Post by Judge Roy Bean »

LPC wrote:
D.C. Between 2001 and 2004, Sarris would cash his customers' checks at a restaurant in Rockville,
What kind of restaurant routinely cashes checks for what should have been thousands of dollars each? This was not someone cashing a paycheck for a few hundred dollars. If this was any sort of home improvement business, this guy was getting checks for thousands of dollars each week.

He supposedly failed to report $1.4 million in income over five years. If all of that went through the restaurant, he was cashing checks of more than $5,000 each week.

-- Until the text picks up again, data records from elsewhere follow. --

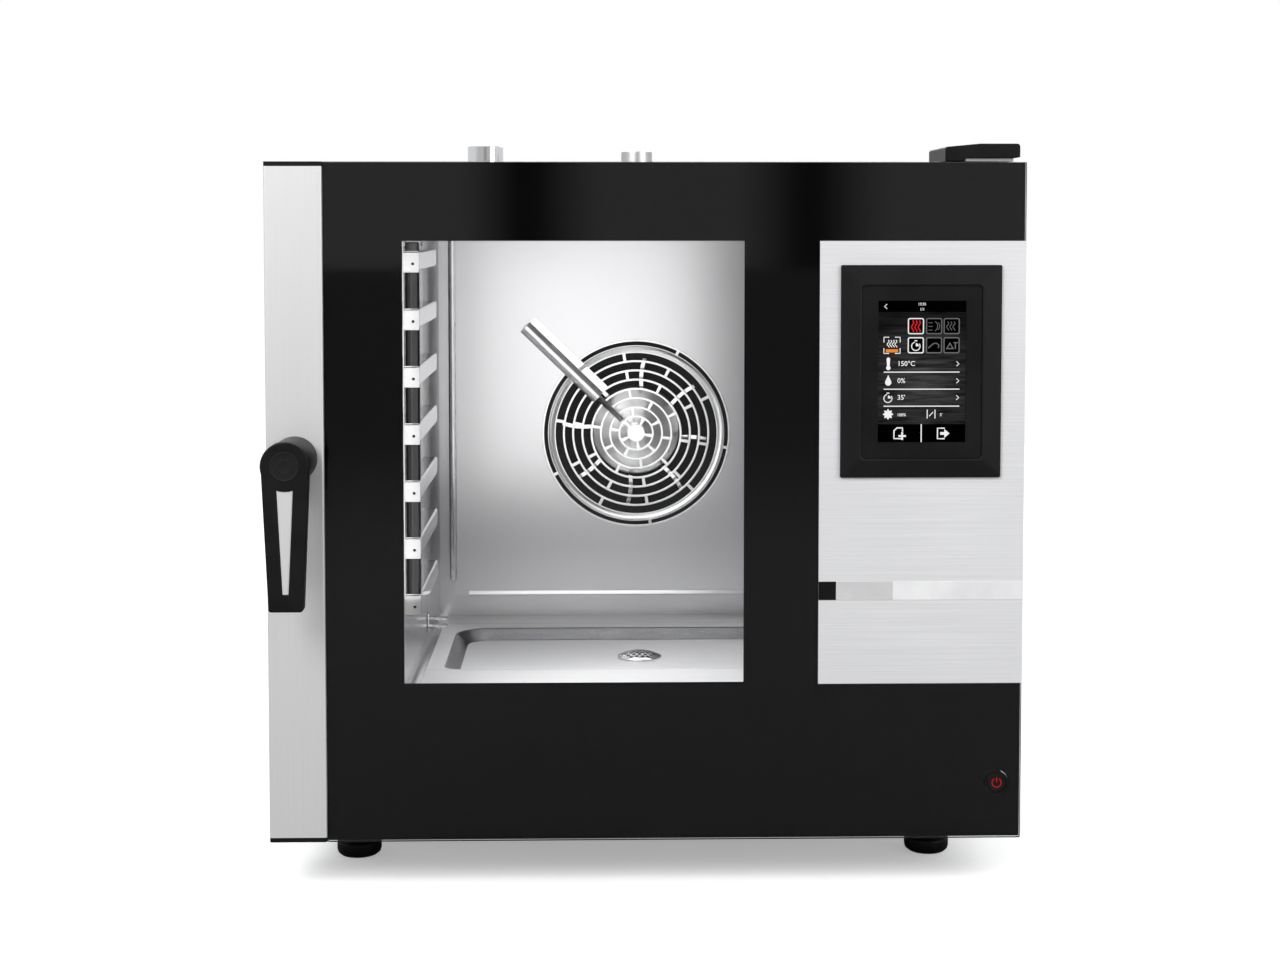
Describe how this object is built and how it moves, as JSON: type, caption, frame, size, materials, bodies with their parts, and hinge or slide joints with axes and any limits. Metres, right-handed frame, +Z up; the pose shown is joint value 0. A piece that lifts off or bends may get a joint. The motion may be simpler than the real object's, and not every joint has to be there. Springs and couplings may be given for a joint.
{
  "type": "combi steamer oven",
  "caption": "Countertop combi steamer with a full-width glass door, touch controls in the door, hot-air fan, steam tube, tray racks and drained chamber.",
  "frame": {"origin": "centre of the footprint on the surface that the feet stand on", "axes": "+X to the right of a person facing the door, +Y from the door towards the back, +Z up"},
  "size_m": [0.82, 0.922, 0.832],
  "materials": {
    "galvanised": "satin",
    "brushed_panel": "satin",
    "brushed_fascia": "satin",
    "column_silver": "satin",
    "chamber_steel": "polished",
    "polished_pipe": "polished",
    "satin_pipe": "satin",
    "wool": "matte",
    "silicone": "matte",
    "motor_casting": "satin",
    "element_tube": "satin",
    "valve_brass": "satin",
    "black_plastic": "matte",
    "black_print": "gloss",
    "clear_glass": "polished",
    "board_green": "satin",
    "lamp": "satin"
  },
  "bodies": {
    "root": {"base_frame": "galvanised", "side_panel_left": "brushed_panel", "side_panel_right": "brushed_panel", "top_panel": "brushed_panel", "rear_panel": "galvanised", "front_frame": "chamber_steel", "chamber_liner": "chamber_steel", "insulation_blanket": "wool", "door_gasket": "silicone", "fan_baffle": "chamber_steel", "fan_guard": "chamber_steel", "fan_motor": "motor_casting", "heating_element": "element_tube", "injection_channel": "chamber_steel", "injection_tube": "chamber_steel", "inlet_valve": "valve_brass", "rack_stud_left": "chamber_steel", "rack_stud_right": "chamber_steel", "drain_pipe": "galvanised", "vent_pipe": "polished_pipe", "damper_motor": "black_plastic", "relief_pipe": "satin_pipe", "hinge_bracket_upper": "galvanised", "hinge_bracket_lower": "galvanised", "hinge_cover": "black_plastic", "foot_front_left": "black_plastic", "foot_front_right": "black_plastic", "foot_rear_left": "black_plastic", "foot_rear_right": "black_plastic", "cable_gland": "black_plastic", "latch_keeper": "chamber_steel", "power_board": "board_green"},
    "fan": {"fan_wheel": "galvanised", "motor_shaft": "chamber_steel"},
    "damper": {"vent_damper": "chamber_steel"},
    "rack_left": {"rack_left": "chamber_steel"},
    "rack_right": {"rack_right": "chamber_steel"},
    "strainer": {"drain_strainer": "chamber_steel"},
    "door": {"door_glass": "clear_glass", "door_print_mask": "black_print", "door_shell": "chamber_steel", "window_surround": "black_plastic", "door_inner_glass": "clear_glass", "door_lamp": "lamp", "door_column": "column_silver", "column_cap_upper": "black_plastic", "column_cap_lower": "black_plastic", "control_fascia": "brushed_fascia", "display_bezel": "black_plastic", "display_screen": "black_print", "display_board": "board_green", "hinge_bush_upper": "valve_brass", "hinge_bush_lower": "valve_brass", "power_switch": "black_plastic", "handle_post": "black_plastic"},
    "handle": {"handle_lever": "black_plastic", "handle_inlay": "column_silver", "handle_shaft": "chamber_steel", "latch_cam": "chamber_steel"},
    "power_button": {"power_button": "black_plastic"}
  },
  "joints": [
    {"name": "door_hinge", "type": "hinge", "parent": "root", "child": "door", "pos_m": [0.385, -0.354, 0.4245], "axis": [0, 0, 1], "range_deg": [0, 120]},
    {"name": "handle_turn", "type": "hinge", "parent": "door", "child": "handle", "pos_m": [-0.3785, -0.389, 0.475], "axis": [0, 1, 0], "range_deg": [-90, 90]},
    {"name": "power_button_press", "type": "slide", "parent": "door", "child": "power_button", "axis": [0, 1, 0], "range_m": [0, 0.0015], "stiffness_N_per_m": 400},
    {"name": "fan_spin", "type": "hinge", "parent": "root", "child": "fan", "pos_m": [0, 0.261, 0.438], "axis": [0, 1, 0], "continuous": true},
    {"name": "damper_turn", "type": "hinge", "parent": "root", "child": "damper", "pos_m": [-0.205, 0.161, 0.778], "axis": [1, 0, 0], "range_deg": [0, 90]},
    {"name": "rack_left_lift", "type": "slide", "parent": "root", "child": "rack_left", "axis": [0, 0, 1], "range_m": [0, 0.008]},
    {"name": "rack_right_lift", "type": "slide", "parent": "root", "child": "rack_right", "axis": [0, 0, 1], "range_m": [0, 0.008]},
    {"name": "strainer_lift", "type": "slide", "parent": "root", "child": "strainer", "axis": [0, 0, 1], "range_m": [0, 0.03]}
  ]
}
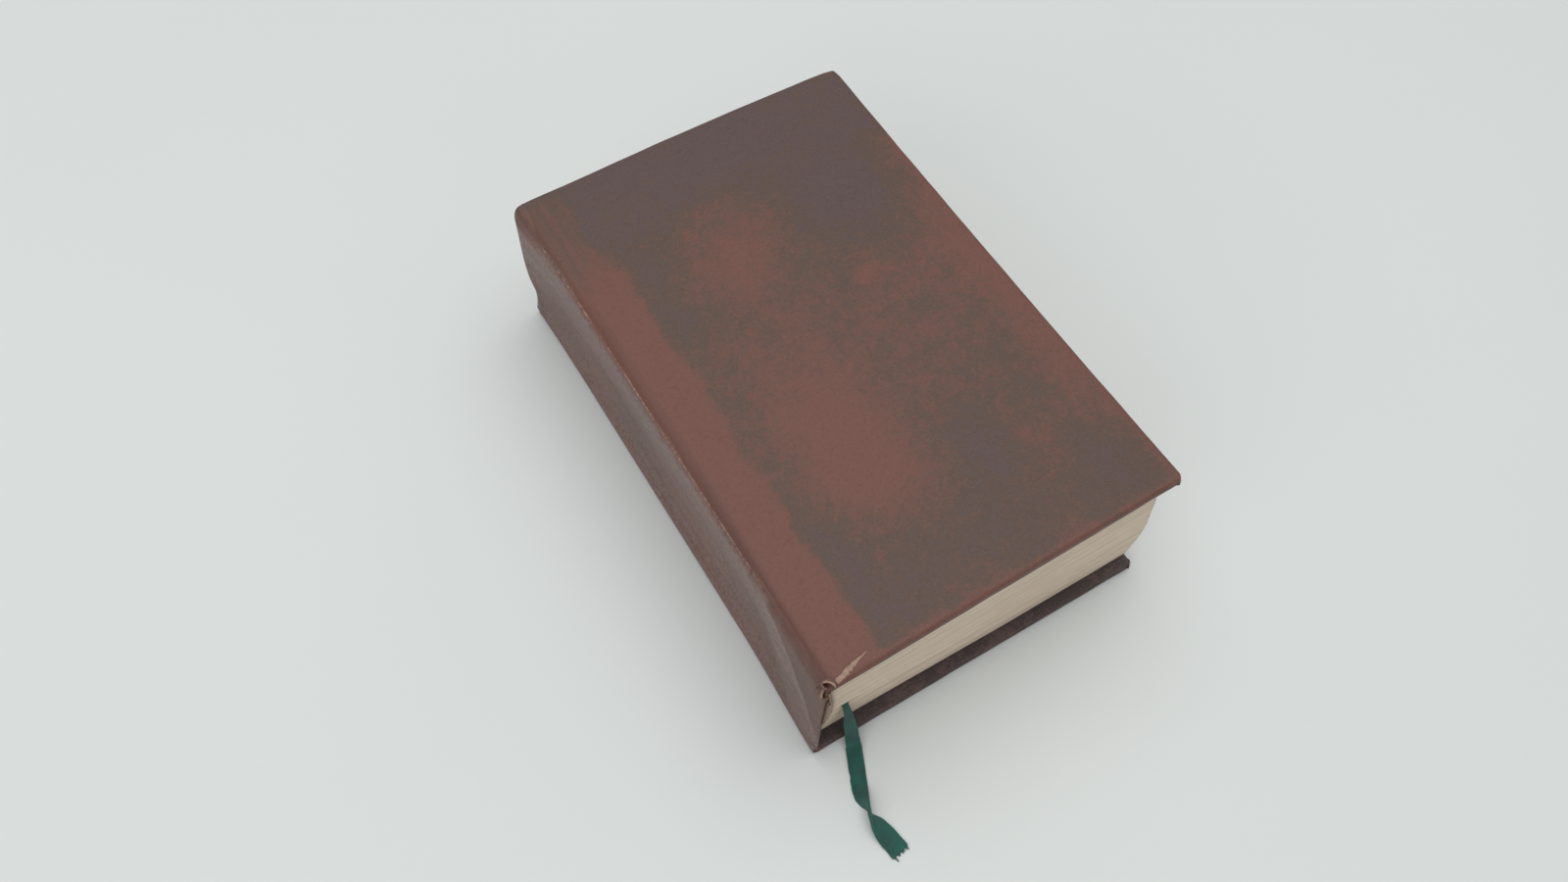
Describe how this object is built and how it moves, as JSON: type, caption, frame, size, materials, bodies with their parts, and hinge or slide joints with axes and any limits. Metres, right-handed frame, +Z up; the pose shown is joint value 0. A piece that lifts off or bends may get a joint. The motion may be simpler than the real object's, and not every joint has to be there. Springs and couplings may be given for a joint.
{
  "type": "hardback book",
  "caption": "Small thick closed book in full mottled leather over boards, spine caved in, plain page edges, covers that open and a loose ribbon marker.",
  "frame": {"origin": "centre of the closed book's footprint on the table, at the outer face of the back cover", "axes": "+Z up through the front cover, +Y from tail to head, +X from spine to fore-edge"},
  "size_m": [0.1206, 0.2165, 0.0576],
  "materials": {
    "leather": "worn, sponge-mottled dark brown over red-brown, dull sheen",
    "pages": "uncoated, cut edges, slightly yellowed",
    "endpaper": "plain uncoated paper",
    "lining": "brown lining paper",
    "board": "grey-brown binder's board",
    "mull": "open-weave glued cotton",
    "ribbon": "dark green woven ribbon, frayed at the end"
  },
  "bodies": {
    "block": {"text_block": "pages", "front_flyleaf": "endpaper", "back_flyleaf": "endpaper", "mull": "mull", "spine_lining": "lining", "spine_inlay": "board", "spine_leather": "leather", "ribbon_inside": "ribbon", "ribbon": "ribbon"},
    "front_cover": {"front_board": "board", "front_cover_leather": "leather", "front_mull_flange": "mull", "front_pastedown": "endpaper"},
    "back_cover": {"back_board": "board", "back_cover_leather": "leather", "back_mull_flange": "mull", "back_pastedown": "endpaper"}
  },
  "joints": [
    {"name": "front_hinge", "type": "hinge", "parent": "block", "child": "front_cover", "pos_m": [-0.06054, 0, 0.05095], "axis": [0, -1, 0], "range_deg": [0, 180]},
    {"name": "back_hinge", "type": "hinge", "parent": "block", "child": "back_cover", "pos_m": [-0.06054, 0, 0.00335], "axis": [0, 1, 0], "range_deg": [0, 180]}
  ]
}
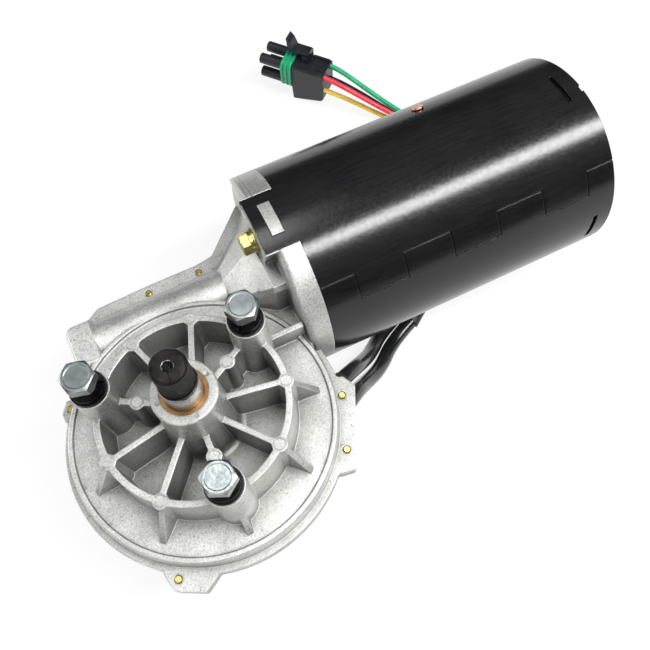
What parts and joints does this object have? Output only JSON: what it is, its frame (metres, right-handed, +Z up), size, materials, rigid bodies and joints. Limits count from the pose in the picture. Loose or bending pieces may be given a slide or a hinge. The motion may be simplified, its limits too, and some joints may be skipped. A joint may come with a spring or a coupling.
{
  "type": "wiper motor",
  "caption": "Electric wiper gear motor: cast gear case with a serrated output shaft, black motor tube at right angles to it, and a sealed harness connector.",
  "frame": {"origin": "on the output shaft's axis, level with the tops of the three mounting bosses", "axes": "+Z up the output shaft towards its serrated end, +X along the motor towards its closed end"},
  "size_m": [0.3013, 0.3168, 0.1464],
  "materials": {
    "cast_housing": "fine sand-cast and tumbled",
    "cast_cover": "fine sand-cast",
    "gasket_paper": "oiled gasket sheet",
    "screw_steel": "yellow-zinc plated",
    "bronze": "sintered, bored",
    "shaft_steel": "ground, serrated end blackened",
    "seal_rubber": "matt",
    "gear_nylon": "moulded",
    "copper": "stamped copper",
    "spring_steel": "blued",
    "laminate": "phenolic board",
    "ball_steel": "polished",
    "cage_plastic": "moulded",
    "core_steel": "stacked sheet",
    "winding_copper": "enamelled",
    "ferrite": "ground",
    "brass_sheet": "pressed",
    "carbon": "matt",
    "black_enamel": "satin gloss",
    "yellow_zinc": "yellow-zinc plated",
    "zinc": "bright zinc plated",
    "washer_black": "black finish",
    "black_sleeve": "glossy",
    "boot_plastic": "shrunk",
    "shell_plastic": "moulded",
    "green_silicone": "silicone",
    "green_wire": "wire insulation",
    "red_wire": "wire insulation",
    "yellow_wire": "wire insulation",
    "navy_wire": "wire insulation"
  },
  "bodies": {
    "housing": {"gear_housing": "cast_housing", "rear_cover": "cast_cover", "cover_gasket": "gasket_paper", "cover_screws": "screw_steel", "output_bushes": "bronze", "foot_bush": "bronze", "contact_plate": "laminate", "contact_fingers": "copper", "bearing_outer_ring": "shaft_steel", "worm_bush": "bronze", "thrust_pad": "cage_plastic", "magnets": "ferrite", "brush_plate": "laminate", "brush_boxes": "brass_sheet", "brushes": "carbon", "brush_springs": "spring_steel", "motor_tube": "black_enamel", "tube_rivet": "copper", "end_cap": "black_enamel", "rear_bush": "bronze", "flange_bolts": "yellow_zinc", "flange_flat_washers": "yellow_zinc", "flange_spring_washers": "yellow_zinc", "mounting_bolts": "zinc", "mounting_flat_washers": "washer_black", "mounting_spring_washers": "washer_black", "lead_grommets": "seal_rubber", "first_sleeve": "black_sleeve", "second_sleeve": "black_sleeve", "merge_boot": "boot_plastic", "main_sleeve": "black_sleeve", "end_boot": "boot_plastic", "connector_shell": "shell_plastic", "connector_seal": "green_silicone", "connector_terminals": "copper", "wire_green": "green_wire", "wire_red": "red_wire", "wire_yellow": "yellow_wire", "wire_black": "navy_wire"},
    "output": {"output_shaft": "shaft_steel", "seal_ring": "seal_rubber", "thrust_washer": "shaft_steel", "wheel_hub": "shaft_steel", "worm_wheel": "gear_nylon", "park_disc": "copper", "snap_ring": "spring_steel"},
    "armature": {"armature_shaft": "shaft_steel", "bearing_inner_ring": "shaft_steel", "armature_core": "core_steel", "armature_windings": "winding_copper", "commutator": "copper"},
    "bearing_cage": {"bearing_cage": "cage_plastic", "bearing_balls": "ball_steel"},
    "latch": {"connector_latch": "shell_plastic"}
  },
  "joints": [
    {"name": "output_spin", "type": "hinge", "parent": "housing", "child": "output", "pos_m": [0, 0, 0], "axis": [0, 0, 1], "continuous": true},
    {"name": "armature_spin", "type": "hinge", "parent": "housing", "child": "armature", "pos_m": [0, 0.0635, -0.05], "axis": [1, 0, 0], "continuous": true},
    {"name": "bearing_cage_spin", "type": "hinge", "parent": "housing", "child": "bearing_cage", "pos_m": [0, 0.0635, -0.05], "axis": [1, 0, 0], "continuous": true},
    {"name": "latch_lift", "type": "hinge", "parent": "housing", "child": "latch", "pos_m": [0.15604, 0.2215, -0.08], "axis": [0.7627, 0.6468, 0], "range_deg": [0, 6], "stiffness_Nm_per_rad": 0.6, "springref_deg": -1.15}
  ],
  "couplings": [
    {"joint": "armature_spin", "follows": "output_spin", "ratio": 56},
    {"joint": "bearing_cage_spin", "follows": "output_spin", "ratio": 20.62}
  ]
}
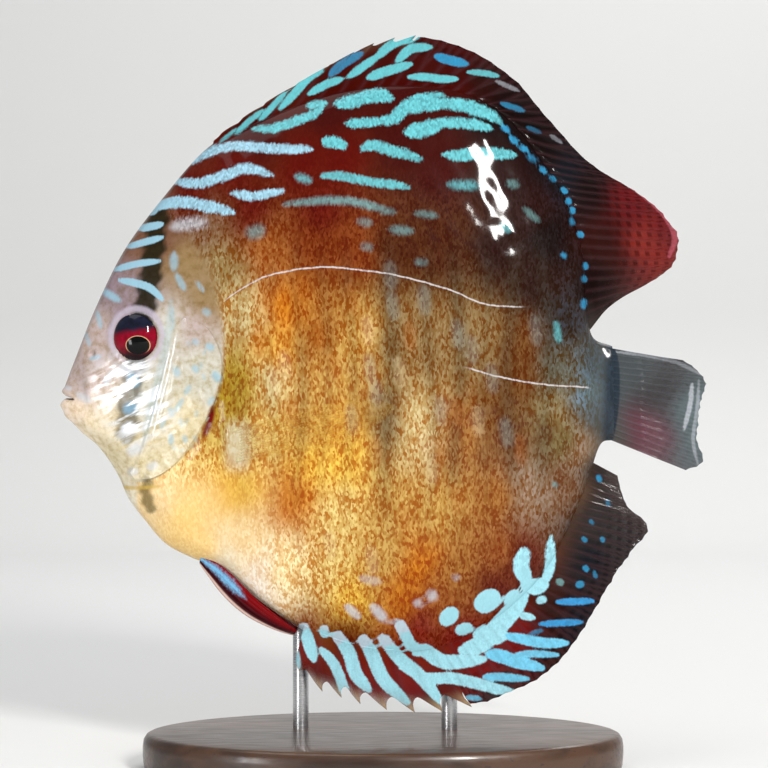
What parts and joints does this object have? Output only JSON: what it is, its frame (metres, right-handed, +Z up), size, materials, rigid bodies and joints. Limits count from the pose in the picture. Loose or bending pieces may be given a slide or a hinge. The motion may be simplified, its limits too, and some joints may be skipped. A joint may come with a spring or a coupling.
{
  "type": "discus fish model on a display stand",
  "caption": "Life-size still model of a tall, flat, round-bodied discus fish with long dorsal and anal fins, held upright by two short rods over an oval base.",
  "frame": {"origin": "centre of the bounding box at the underside of the stand's base", "axes": "+Z up along the fish's height, +X from snout to tail, +Y from the fish's left flank to its right flank"},
  "size_m": [0.14, 0.058, 0.1586],
  "materials": {
    "face_skin": "wet grey-cream face skin with pale blue marks",
    "flank_skin": "wet scaly flank, ochre and orange below, dark red with turquoise stripes above",
    "stem_skin": "wet grey-blue skin",
    "cover_skin": "wet smooth bone skin, cream with a blue sheen",
    "eye": "clear glossy eye, dark red iris, black pupil",
    "fin_red": "wet maroon fin membrane with turquoise streaks",
    "fin_clear": "wet translucent grey fin membrane",
    "stand_wood": "dark satin-varnished wood",
    "stand_steel": "brushed round bar"
  },
  "bodies": {
    "root": {"head": "face_skin", "trunk": "flank_skin", "tail_stem": "stem_skin", "gill_cover_left": "cover_skin", "gill_cover_right": "cover_skin", "eye_left": "eye", "eye_right": "eye", "dorsal_fin": "fin_red", "anal_fin": "fin_red", "pelvic_fin_left": "fin_red", "pelvic_fin_right": "fin_red", "caudal_fin": "fin_clear", "pectoral_fin_left": "fin_clear", "pectoral_fin_right": "fin_clear", "stand_base": "stand_wood", "stand_rod_front": "stand_steel", "stand_rod_rear": "stand_steel"}
  },
  "joints": []
}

It's possible that the restaurant was audited and the IRS got curious about why the restaurant was depositing checks worth more than the restaurant was reporting in gross receipts. (Although the failure to file business tax returns was the more likely tip-off.)
Your seeing what happens when you scratch the surface of the 'un-banked' working class. In certain places cash is about the only thing ever used. And most remodels I've seen were done with half up front and then progress payments (or for materials) and one final payment.

I doubt the restaurant was depositing more in checks than their reported receipts. If it was the typical joint where you see construction workers (lots of trucks in the parking lot) you can bet more than half their customers pay in cash because they get paid in cash. If they're open for breakfast and lunch $5K a week wouldn't keep their doors open and chances are, their workers are being paid in cash, too.